Buccaneers TE Dallas Clark (at Oakland) — If I wrote this column in 2008 and included Clark, someone would write in and say, “OF COURSE you start Dallas Clark — tell us something we DON’T KNOW.” Today, the risk when mentioning Dallas Clark is that someone writes in and says “NO ONE OWNS DALLAS CLARK. RABBLE. GRUNT. HISS.” Well, I press on, undaunted, to point out that Clark, available in the vast bulk of Yahoo! fantasy leagues, has been a bigger part of an improving Tampa Bay passing game of late, and he faces an Oakland defense that has surrendered four TDs to tight ends in seven games.

Raiders WR Denarius Moore (vs. Tampa Bay) — Only three teams are surrendering more than 300 passing yards per game. The Buccaneers are among them. Even if Moore had a tough matchup, he wouldn’t be a bad starting option; he has a TD in three consecutive games, and he has been targeted at least eight times in every game in which he has played this season. The Bucs could have real problems stopping him.

Lions TE Brandon Pettigrew (at Jacksonville) — Interestingly enough, the Jaguars have not allowed a single TD pass to a tight end this season. So why do I like Pettigrew? The Lions’ playmaking ability on the outside must be respected, which opens up the middle of the field. Pettigrew plays a lot of snaps, and only Calvin Johnson has been targeted more for Detroit through seven games. 

Dolphins WR Brian Hartline (at Indianapolis) — He has been, um, quiet since his 253-yard outburst on Sept. 30 at Arizona. But this might be a matchup he can exploit. After all, the Colts rank in the bottom half of the league in yards per pass surrendered. I like Hartline more in three-WR formats than in two-WR lineups, considering he’s coming off an eight-catch, 100-yard October.


Bengals QB Andy Dalton (vs. Denver) — On balance, it has been better to start Dalton than sit him this season, and it’s quite possible he could pile up good-enough yardage and TD totals for fantasy owners in Week Nine. But I just don’t see this as a favorable matchup for the Bengals. The Broncos have a stout pass rush and a solid secondary and could give Cincinnati a good deal of trouble. Also, I haven’t been encouraged from what I’ve seen recently from the Bengals’ offense. There have been too many instances where the attack has sputtered, with the Week Seven loss to Pittsburgh being an obvious example. To me, Dalton is a fine spot-play in the right circumstances — but not this week.

Ravens WR Torrey Smith (at Cleveland) — While Smith racked up six catches, 97 yards and a TD in the first meeting with the Browns in Week Four, there are two factors that could limit his upside in the rematch. For starters, Browns CB Joe Haden missed the Week Four matchup; he’s back now, and the Cleveland secondary is far more formidable.
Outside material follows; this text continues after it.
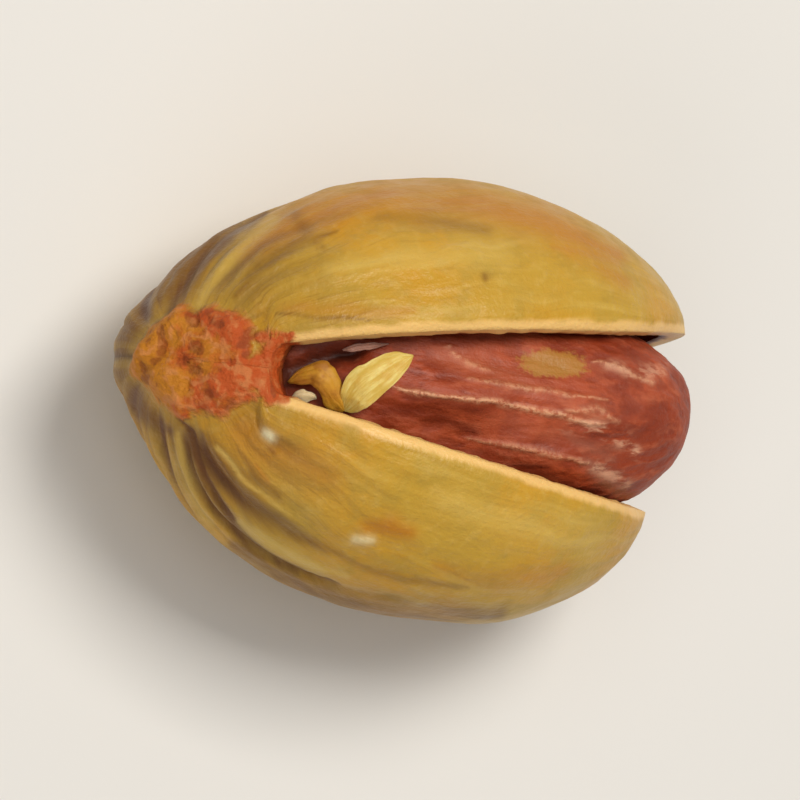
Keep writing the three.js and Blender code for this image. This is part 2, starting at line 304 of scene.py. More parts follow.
def unit(vector):
    return vector / np.linalg.norm(vector, axis=-1, keepdims=True)


SCAR_CENTRE = closed_point(SCAR_PLACE, 0.0, 1, 0)
TIP = closed_point(np.pi, 0.0, 1, 0)
SCAR_TO_TIP = unit(TIP - SCAR_CENTRE)
SCAR_TANGENT = unit(closed_point(SCAR_PLACE + 0.01, 0.0, 1, 0) - SCAR_CENTRE)


def outward(points):
    """The outward direction of the closed shell at each point."""
    return unit(points / (np.array([LENGTH, THICKNESS, HEIGHT]) / 2) ** 2)


SHELL_FACING = (-0.5, 0.1)


def facing_slant(closed):
    """1 where the shell faces the slant, fading away round its outline to 0 on the far side."""
    return smoothstep(outward(closed) @ SLANT_OUT, *SHELL_FACING)


def scar_reach(points):
    """Distance from the scar's middle as a share of its own half size, and distance along it."""
    lengthwise = (points - SCAR_CENTRE) @ SCAR_TANGENT
    bearing = np.arctan2(points[..., 1], lengthwise)
    broad, narrow = SCAR_RAGGED
    ragged = 1 + broad * np.sin(5 * bearing + 0.8) + narrow * np.sin(9 * bearing)
    reach = np.hypot(lengthwise / SCAR_HALF_LENGTH, points[..., 1] / SCAR_HALF_WIDTH)
    return reach * ragged, lengthwise


def scar_relief(points):
    """The scar's raised pad, with its lumps and the pit in its middle."""
    reach, lengthwise = scar_reach(points)
    pad = 1 - smoothstep(reach, *SCAR_FADE)
    lumps = np.sin(3.1 * lengthwise + 1) * np.sin(3.7 * points[..., 1] + 0.6)
    pit = bell(reach, SCAR_PIT_SHARE)
    return pad * (SCAR_RISE + SCAR_LUMP * lumps - SCAR_PIT * pit)


def rays(points):
    """Bearing round the line from the scar to the tip, distance from the scar and from that line."""
    offset = points - SCAR_CENTRE
    distance = np.linalg.norm(offset, axis=-1)
    across = offset - (offset @ SCAR_TO_TIP)[..., None] * SCAR_TO_TIP
    bearing = np.arctan2(np.abs(points[..., 1]), across[..., 2])
    return bearing, distance, np.linalg.norm(across, axis=-1)


def groove_relief(bearing, distance, radius, grooves, swell):
    """Relief of a set of grooves with swollen ribs beside them, and a mask of the grooves."""
    on = distance - GROOVE_BASE
    relief = 0
    mask = 0
    for start, turn, bend, depth, half_width, end in grooves:
        line = start - turn * on - bend * on * np.abs(on)
        gap = (bearing - line) * radius / half_width
        left = 1 - smoothstep(distance, GROOVE_BASE, end)
        trough = np.exp(-gap * gap)
        relief = relief + left * (swell * bell(gap, RIB_SPREAD) - depth * trough)
        mask = np.maximum(mask, np.minimum(1, depth / DARKEST_GROOVE_DEPTH) * left * trough)
    return relief, mask


def rib_reach(distance, aside):
    """Where the ribs show at all: off the scar and off the suture."""
    return smoothstep(distance, *RIB_RISE) * smoothstep(aside, *OFF_SUTURE)


def margin_relief(points, along):
    """The sunk seam where the halves are joined, and the lip and rounded edge where they part."""
    aside = np.abs(points[..., 1])
    start = np.where(points[..., 2] > 0, SPLIT_START, BACK_SPLIT_START)
    opening = smoothstep(along, start - SPLIT_EASE, start + SPLIT_EASE)
    seam = bell(aside, SEAM_WIDTH)
    lip = bell(aside, LIP_WIDTH)
    off_tip = smoothstep(np.pi - along, *OFF_TIP)
    off_scar = smoothstep(np.linalg.norm(points - SCAR_CENTRE, axis=-1), *OFF_SCAR)
    rounded = MARGIN_ROUND * np.maximum(0, 1 - aside / MARGIN_WIDTH) ** 2
    split = opening * off_tip * (LIP_RISE * lip - rounded)
    return off_scar * (split - SEAM_DEPTH * seam * (1 - opening))


def swell_relief(points):
    x, y, z = np.moveaxis(points, -1, 0)
    slow = np.sin(0.55 * x + 0.4) * np.sin(0.7 * z + 0.35 * y)
    return SWELL * slow + 0.5 * SWELL * np.sin(1.1 * x + 0.8 * y)


HINGE = closed_point(HINGE_START, 0.0, 1, 0)
HINGE_BACK = closed_point(HINGE_END, np.pi, 1, 0)
HINGE_LINE = unit((HINGE - HINGE_BACK) * np.array([1, 0, 1]))
PAST_HINGE = np.array([HINGE_LINE[2], 0, -HINGE_LINE[0]])
HALF_ANGLE = np.arcsin(TIP_GAP / 2 / ((TIP - HINGE) @ PAST_HINGE))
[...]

Also, the Ravens’ passing game has been much better at home than on the road. Smith, it must be noted, has caught just 9-of-22 passes thrown his way in three road games, and he has yet to score a TD away from Baltimore in 2012.

Cowboys RB Felix Jones (at Atlanta) — Look, the Falcons have had problems vs. the run, so if you want to start Jones on the basis of the matchup, go right ahead. I just don’t see him as anything close to a surefire Week Nine play. In two starts against shaky defenses, he has gained a mere 63 yards on 28 carries. I wouldn’t want to be trailing by double digits on Sunday night and having to count on Jones to win the week.

Titans passing game personnel (vs. Chicago) — Opponents are averaging 238.1 passing yards against the Bears, but it’s taking a lot of work to gain those yards, and it’s not exactly amounting to much. To wit: Chicago is surrendering just 5.87 yards per pass play, and it has allowed only six passing TDs in seven contests. It’s hard to recommend QB Matt Hasselbeck or any of the Titans’ pass catchers with a lot of confidence.